One of my hopes for convention days is that our local thieves, villains, and petty crooks do not have a field day plying their own dark trades once they realize how totally tied up the local cops are keeping junior bankers separated from anarchists.
Perhaps what is most remarkable is that all this expense, anxiety, and heartache must be endured merely to accommodate four days of orchestrated political speeches so boring that half the delegates won’t show up for them, and that the television networks will largely ignore (unless the candidate or some party official says something that can be turned into a negative story). The only hope of any real news coming out of the convention is if Mitt Romney holds off announcing his VP pick until then.
One of the booster’s dreams is that the thousands of journalists in town that week and with little political to write about will write glowing stories of how swell Tampa is, leading those not already privileged to be here to conclude what a great place Tampa would be to live or to operate a business. This demonstrates the boosters’ inclination to go with hope over expectation.

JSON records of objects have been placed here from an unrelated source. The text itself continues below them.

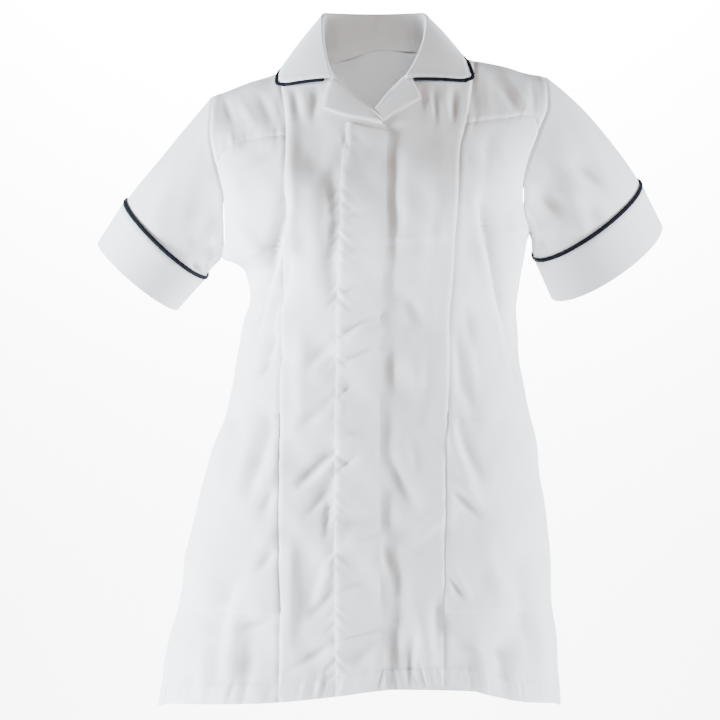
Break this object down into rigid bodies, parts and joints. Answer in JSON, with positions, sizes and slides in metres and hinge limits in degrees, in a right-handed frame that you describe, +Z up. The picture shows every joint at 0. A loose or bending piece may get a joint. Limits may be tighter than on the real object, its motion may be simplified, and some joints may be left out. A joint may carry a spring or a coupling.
{
  "type": "short-sleeved medical blouse",
  "caption": "White short-sleeved medical blouse with notched collar, yokes, pockets, concealed front opening and navy piping, keeping its worn form.",
  "frame": {"origin": "midway between the two neck points on the shoulder line, where the shoulders carry the garment", "axes": "+Z up, -Y is the front, +X is the wearer's left"},
  "size_m": [0.6353, 0.2804, 0.7791],
  "materials": {
    "white cloth": "matt, plain woven polyester and cotton",
    "navy piping": "matt, folded over a cord"
  },
  "bodies": {
    "root": {"front_right": "white cloth", "front_left": "white cloth", "placket": "white cloth", "side_front_right": "white cloth", "side_front_left": "white cloth", "yoke_right": "white cloth", "yoke_left": "white cloth", "back": "white cloth", "sleeve_right": "white cloth", "sleeve_left": "white cloth", "cuff_right": "white cloth", "cuff_left": "white cloth", "cuff_piping_right": "navy piping", "cuff_piping_left": "navy piping", "collar": "white cloth", "collar_piping": "navy piping", "lapel_right": "white cloth", "lapel_left": "white cloth", "pocket_right": "white cloth", "pocket_left": "white cloth"}
  },
  "joints": []
}
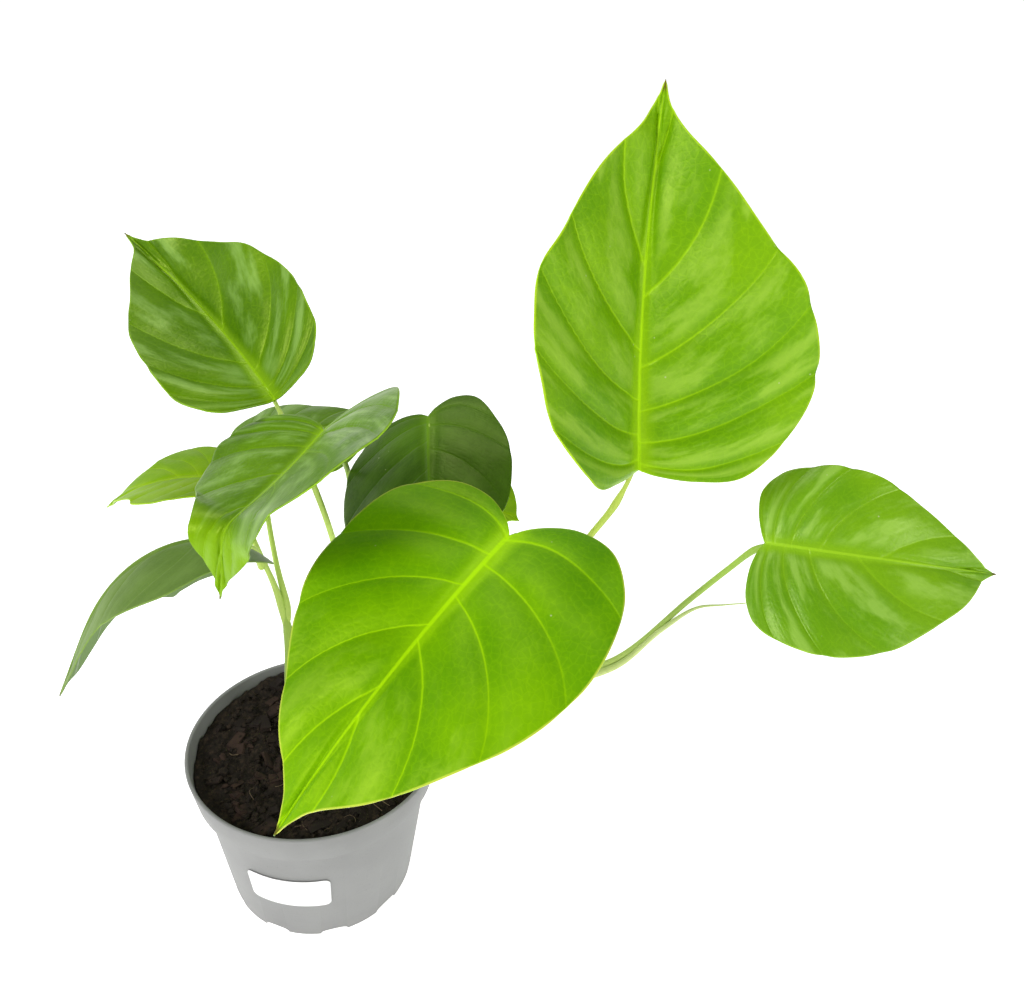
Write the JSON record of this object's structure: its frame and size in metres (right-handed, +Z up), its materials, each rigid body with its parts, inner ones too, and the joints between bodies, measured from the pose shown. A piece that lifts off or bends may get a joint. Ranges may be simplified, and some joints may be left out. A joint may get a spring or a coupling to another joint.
{
  "type": "potted monstera",
  "caption": "Young heart-leaved monstera seedlings in a plain round grey nursery pot with potting mix and a blank label; stands on a table or shelf.",
  "frame": {"origin": "centre of the pot's underside, on the surface it stands on", "axes": "+Z up along the pot's axis, -Y towards the viewer, +X to the viewer's right"},
  "size_m": [0.3767, 0.2176, 0.3827],
  "materials": {
    "pot": "satin, fine moulded texture",
    "label": "matt, blank",
    "potting_mix": "rough, crumbly peat and bark",
    "stem": "satin green stem",
    "petiole": "satin green stalk",
    "shoot": "pale sheath",
    "leaf_bright": "glossy, veined",
    "leaf_glossy": "glossy, veined",
    "leaf_mid": "satin, veined",
    "leaf_dark": "satin, veined",
    "leaf_grey": "satin, veined",
    "leaf_lime": "satin, veined"
  },
  "bodies": {
    "root": {"pot": "pot", "label": "label", "soil": "potting_mix", "stem_left": "stem", "stem_middle": "stem", "stem_right": "stem", "petiole_front": "petiole", "petiole_upright": "petiole", "petiole_right": "petiole", "petiole_rear": "petiole", "petiole_creased": "petiole", "petiole_dark": "petiole", "petiole_drooping": "petiole", "petiole_lime": "petiole", "petiole_inner": "petiole", "petiole_small": "petiole", "new_shoot": "shoot", "leaf_front": "leaf_bright", "leaf_upright": "leaf_bright", "leaf_right": "leaf_glossy", "leaf_rear": "leaf_mid", "leaf_creased": "leaf_mid", "leaf_dark": "leaf_dark", "leaf_drooping": "leaf_grey", "leaf_lime": "leaf_lime", "leaf_inner": "leaf_mid", "leaf_small": "leaf_lime"}
  },
  "joints": []
}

I was born in and have lived a significant part of my life in Tampa, and so am familiar with its many charms. But there are snakes in this garden as well. And national journalists, already cranky at being obliged to attend for four days to conservative Republicans that they don’t like, are just as apt to write pieces even snarkier than this column as they are to praise Tampa.
This has already started. The Daily Show with Jon Stewart will broadcast from Tampa during the convention. In announcing this the show’s producer told the local daily, “We look forward to enjoying the beaches and the exciting nightlife. Plus we assume this counts as a visit to our grandparents.” Very droll. Florida’s age demographics are not as different from those of the rest of the country as they once were. But Stewart’s job is to be funny, not right.
Another target of opportunity for journalists wishing they were elsewhere and looking to get even is Tampa’s brutal August weather. Even if there is no hurricane in residence or bearing down on the city — August is mid-hurricane season hereabouts — moving about in Tampa during the day in August requires a tolerance for temperatures in the mid-nineties. Walking outside at night is like dog-paddling through warm onion soup. Conventioneers let out on the town at 11 p.m. should not be surprised at temperatures still at 85 with saturation humidity. (Miami resident Dave Barry once suggested the legend on Florida license plates be changed from “The Sunshine State” to “It’s NOT a dry heat.”)
OK, perhaps I’m just a worrier. Perhaps things will be relatively calm during the convention and Mitt Romney and whoever he chooses to run with him will be given a good send-off into the general election campaign (this assumes Mitt has a coherent message by then). Perhaps Tampa will enjoy many of the benefits boosters promised as a result of landing this pearl beyond price.
But let’s not rule out the possibility that the folks in my home town will, after the fact, be envying the care-free days being enjoyed by the good burghers of Phoenix and Salt Lake City while we’re sweeping up glass and calculating how much this political rodeo and masa-cree is going to cost us. And also wondering who on earth brought this thing down on us, and what were they thinking.